Report on Manam (Papua New Guinea) — 12 June-18 June 2013
Smithsonian / US Geological Survey Weekly Volcanic Activity Report, 12 June-18 June 2013
Managing Editor: Sally Kuhn Sennert
Please cite this report as:
Global Volcanism Program, 2013. Report on Manam (Papua New Guinea). In: Sennert, S K (ed.), Weekly Volcanic Activity Report, 12 June-18 June 2013. Smithsonian Institution and US Geological Survey.
Papua New Guinea
4.08°S, 145.037°E; summit elev. 1807 m
All times are local (unless otherwise noted)
RVO reported that during 1-12 June activity at Manam was low, characterized by white vapor emissions from Southern Crater. On 13 June diffuse gray emissions were observed, and two explosions at midnight were heard in Bogia, 25-30 km SSW of Manam on the N coast of the mainland. During 14-15 June gray-to-brown ash plumes rose 100 m above the crater and incandescent fragment ejections from the crater were observed at night. Residents on the W part of the island heard explosions on 15 June. Diffuse brown-to-black ash clouds rose 600-700 m above the crater on 17 June, and then changed to dense white clouds later that day. Strombolian activity observed at night was accompanied by roaring, rumbling, and explosion noises. Shock waves were occasionally felt. Strombolian activity increased on 18 June, generating plumes that rose 800 m above the crater. At 0635 a small-to-moderate sized pyroclastic flow traveled down the SE valley and stopped 400 m a.s.l. Ash plumes from the pyroclastic flow rose 900 m above the crater. Roaring, rumbling, and explosion noises were accompanied by occasional shock waves. Plumes drifted NW.

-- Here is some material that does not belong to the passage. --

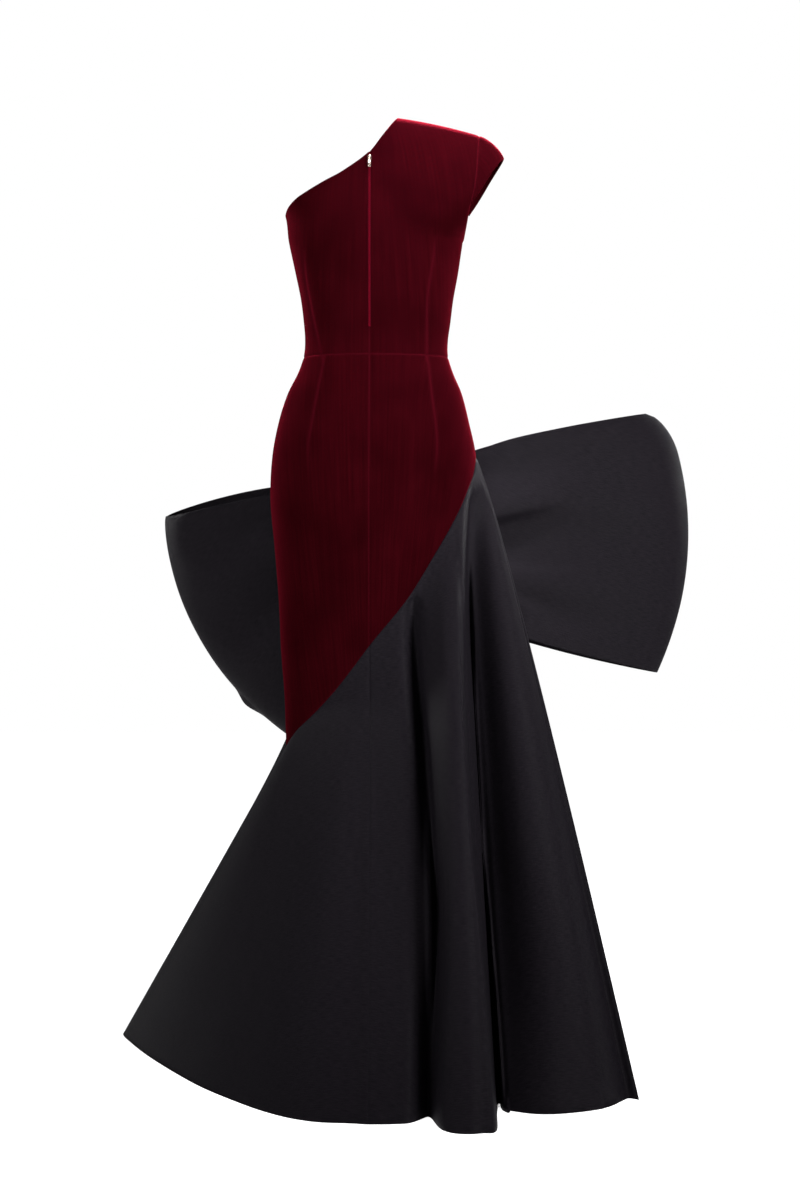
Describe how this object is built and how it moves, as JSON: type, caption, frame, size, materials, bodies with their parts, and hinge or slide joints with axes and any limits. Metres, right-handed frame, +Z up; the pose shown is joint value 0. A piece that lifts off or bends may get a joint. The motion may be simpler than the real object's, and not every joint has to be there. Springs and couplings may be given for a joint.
{
  "type": "one-shoulder gown",
  "caption": "Long one-shoulder evening gown, fitted velvet to a slanted seam, then a black faille flounce with a train; big flat bow at the front.",
  "frame": {"origin": "middle of the one shoulder seam, on the inside of the cloth, where the wearer's right shoulder carries the gown", "axes": "+Z up, +Y towards the wearer's back, +X towards the wearer's left"},
  "size_m": [0.9791, 1.1265, 1.5339],
  "materials": {
    "velvet": "deep burgundy cotton-silk velvet with a crimson sheen at grazing angles",
    "faille": "black ribbed faille with a soft satin sheen",
    "zip_coil": "crimson nylon coil",
    "zip_metal": "polished pale nickel"
  },
  "bodies": {
    "gown": {"bodice_back_left": "velvet", "bodice_back_right": "velvet", "bodice_front": "velvet", "cap_sleeve": "velvet", "skirt_back_left": "velvet", "skirt_back_right": "velvet", "skirt_front": "velvet", "flounce_back_left": "faille", "flounce_back_right": "faille", "flounce_front": "faille", "bow_loop_right": "faille", "bow_loop_left": "faille", "bow_knot": "faille", "zip_chain": "zip_coil", "zip_slider": "zip_metal"},
    "zip_pull": {"zip_pull": "zip_metal"}
  },
  "joints": [
    {"name": "zip_pull_hinge", "type": "hinge", "parent": "gown", "child": "zip_pull", "pos_m": [0.115, 0.08864, -0.06658], "axis": [1, 0, 0], "range_deg": [0, 150]}
  ]
}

Main Crater emitted white vapor plumes during 1-12 June. Weak but steady incandescence emanated from the crater at night on 2 and 17 June.
Geologic Background. The 10-km-wide island of Manam, lying 13 km off the northern coast of mainland Papua New Guinea, is one of the country's most active volcanoes. Four large radial valleys extend from the unvegetated summit of the conical basaltic-andesitic stratovolcano to its lower flanks. These valleys channel lava flows and pyroclastic avalanches that have sometimes reached the coast. Five small satellitic centers are located near the island's shoreline on the northern, southern, and western sides. Two summit craters are present; both are active, although most observed eruptions have originated from the southern crater, concentrating eruptive products during much of the past century into the SE valley. Frequent eruptions, typically of mild-to-moderate scale, have been recorded since 1616. Occasional larger eruptions have produced pyroclastic flows and lava flows that reached flat-lying coastal areas and entered the sea, sometimes impacting populated areas.